TASK TO CARRY OUT. Set down word for word each line from the start of the listing through the line that contains "plain display stand.", both included.

GIVEN DATA.
# # # #

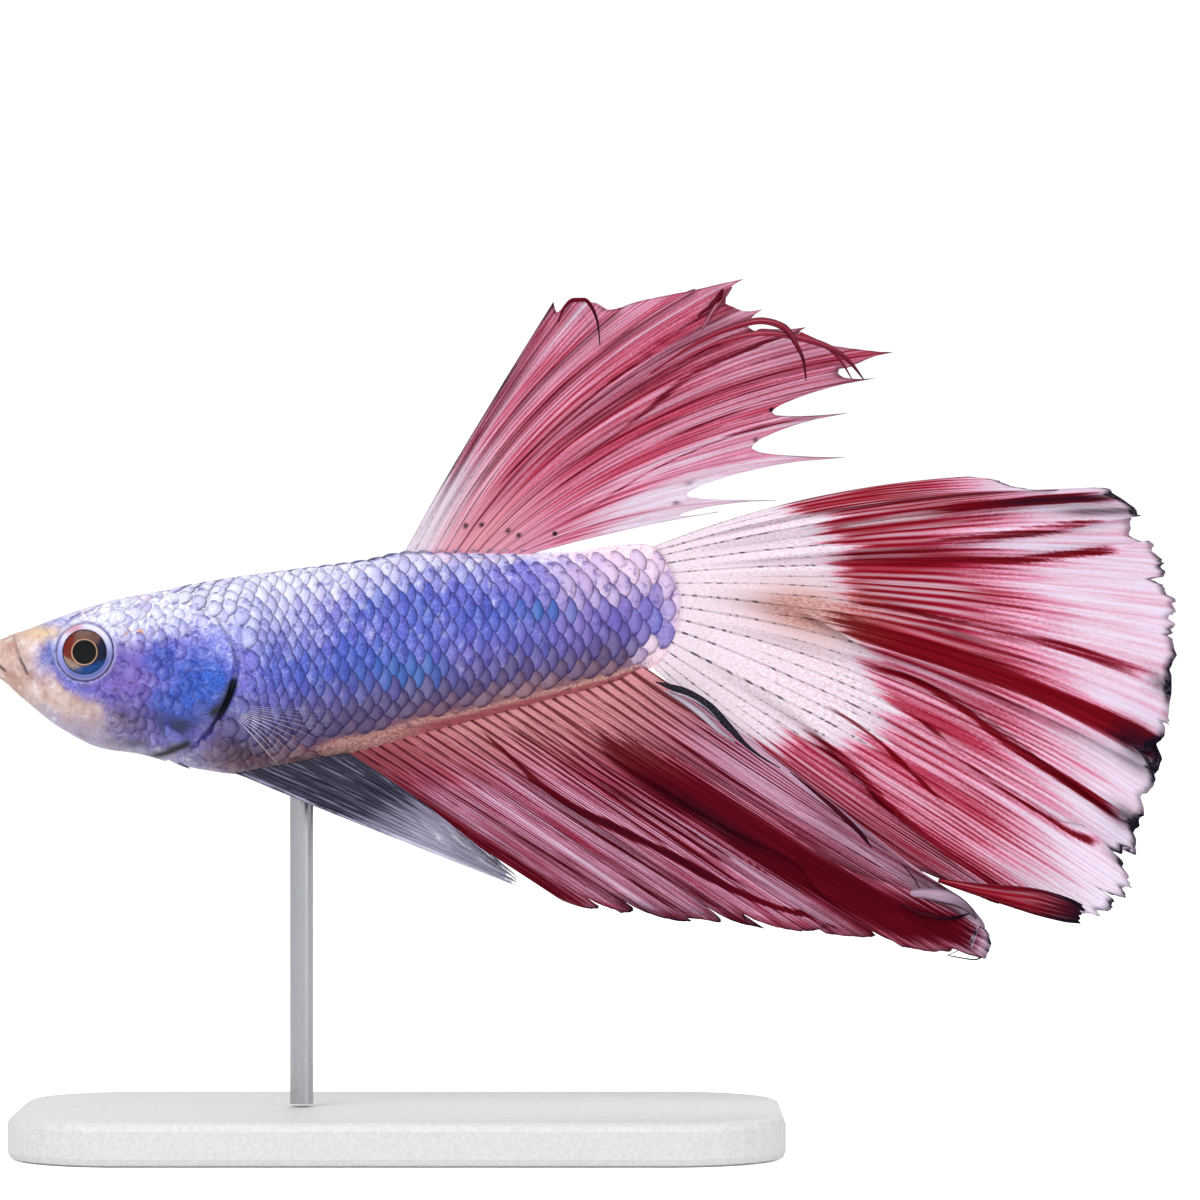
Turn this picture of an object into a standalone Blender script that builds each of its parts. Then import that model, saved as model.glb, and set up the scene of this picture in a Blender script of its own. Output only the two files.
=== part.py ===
"""Halfmoon betta fish, a still life-size model on a plain display stand.

The fish swims towards -X with its back up. Lengths are in millimetres measured from the tip of the
snout (x backwards, z upwards, y to the fish's right) and are moved to the row frame at the end: the
origin is the centre of the stand's underside, which rests on the floor.
"""

import math
from bisect import bisect_right

import bmesh
import bpy
from mathutils import Vector

MM = 0.001

# Driving dimensions, in millimetres.
GAP = 0.2
FIN_THICKNESS = 0.5
SNOUT_X = -25.5
SNOUT_HEIGHT = 29.7
GILL_X = 13.1
TAIL_CUT_X = 35.0
BODY_END_X = 41.3
EYE_X, EYE_Z, EYE_DEPTH = 6.8, 0.2, 1.95
EYE_RADIUS, EYE_BULGE = 1.5, 1.25
BASE_LENGTH, BASE_WIDTH, BASE_HEIGHT = 46.0, 26.0, 2.6
BASE_CORNER, BASE_EDGE = 7.0, 0.5
ROD_X, ROD_RADIUS = 19.6, 0.7

# Mesh fineness.
RING_POINTS = 28
FIN_ROWS = 7

# Body stations: distance from the snout, back, belly, half width, height of the widest level.
BODY_STATIONS = (
    (0.0, 0.25, -0.30, 0.50, 0.00),
    (0.6, 0.55, -0.70, 0.90, -0.05),
    (1.5, 0.95, -1.40, 1.30, -0.10),
    (2.7, 1.40, -2.50, 1.70, -0.15),
    (5.1, 2.30, -4.40, 2.30, -0.15),
    (7.5, 3.10, -5.60, 2.80, -0.30),
    (9.9, 3.70, -6.05, 3.20, -0.50),
    (13.5, 4.45, -7.05, 3.60, -0.80),
    (16.0, 4.85, -7.35, 3.65, -0.80),
    (19.6, 5.30, -6.65, 3.45, -0.40),
    (23.5, 5.80, -5.75, 3.20, 0.10),
    (26.0, 6.25, -5.10, 3.00, 0.50),
    (30.4, 6.30, -4.00, 2.55, 1.10),
    (35.0, 6.35, -2.80, 1.95, 1.90),
    (38.5, 6.75, -1.85, 1.40, 2.50),
    (40.0, 6.85, -1.10, 1.05, 2.80),
    (41.3, 6.60, -0.90, 0.55, 2.90),
)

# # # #

FULL OUTPUT.
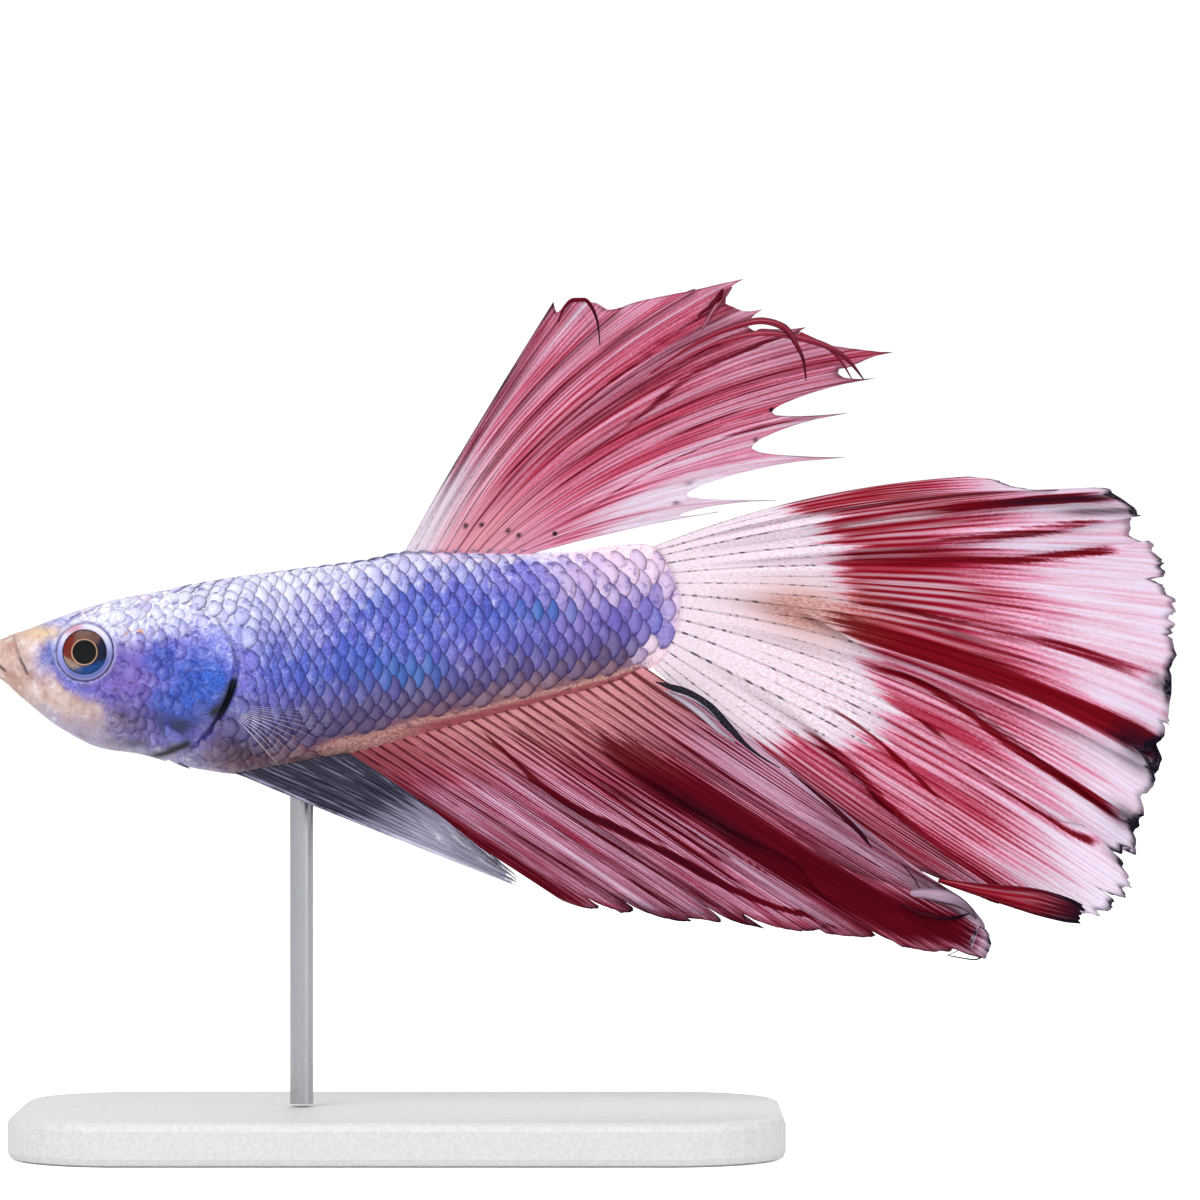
Turn this picture of an object into a standalone Blender script that builds each of its parts. Then import that model, saved as model.glb, and set up the scene of this picture in a Blender script of its own. Output only the two files.
=== part.py ===
"""Halfmoon betta fish, a still life-size model on a plain display stand.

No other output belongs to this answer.